Several limitations should be acknowledged regarding our approach to measuring the PT on ultrasound. First, our study involved only 2 observers, and future research should consider incorporating a larger number of observers to enhance the accuracy and generalisability of the findings. Second, potential bias may have been introduced because the ultrasound “cinematic loop” images were acquired by a single radiologist and subsequently used for all measurements. To mitigate this, future studies could consider having multiple radiologists independently acquire images to minimise potential bias. Regarding the sample size, the 100 patients included in our study may not provide sufficient statistical power to detect significant differences in PT size and development across age groups, particularly after the age of 14 years. Increasing the sample size and including a more diverse age distribution is important in future research to better elucidate these relationships. This study focused solely on measuring the PT, without taking into account potential influences from the surrounding soft tissue structures. Additional research is essential to clarify any confounding factors. Furthermore, due to concerns about radiation exposure, we only used previous AP plain films of the feet for comparison. The authors did not conduct individual measurements of the peroneal tubercle on radiographs; instead, consensus-based reference measurements were agreed upon. Ideally, a CT scan would have been used to accurately assess the PT’s size and morphology. Lastly Bland-Altman plots only provide a visual representation of agreement but might not capture all aspects of bias or systemic errors.


In this study, the prevalence and size of the peroneal tubercle were assessed using ultrasound in a sample of 100 patients. The results showed ultrasound could be a useful modality to measure the size of the peroneal tubercle. Width, length, and height measurements were generally consistent with values reported in the literature.
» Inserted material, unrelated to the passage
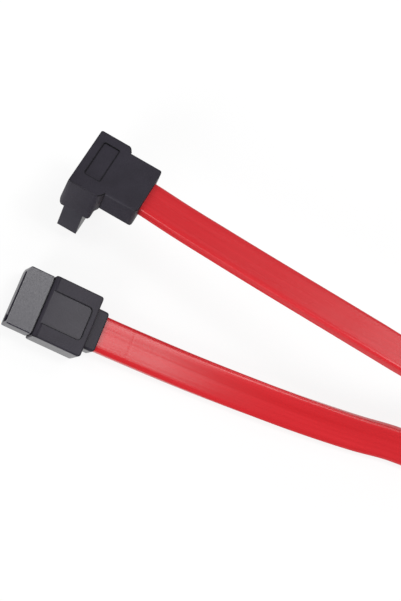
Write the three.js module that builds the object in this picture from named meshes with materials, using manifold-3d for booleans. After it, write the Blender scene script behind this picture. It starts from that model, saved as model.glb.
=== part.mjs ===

Compared to plain radiographs, width measurements showed reasonable agreement within 1 mm limits. Both intra- and inter-rater reliability of the examined measurements on ultrasound had good to excellent intra-rater reliability for both raters and moderate to excellent inter-rater reliability. Width measurements showed the highest level of consistency and precision between raters, while length and height measurements exhibited a slightly lower reliability. A more robust standardisation of measurement protocols might be helpful in improving the precision of these measurements.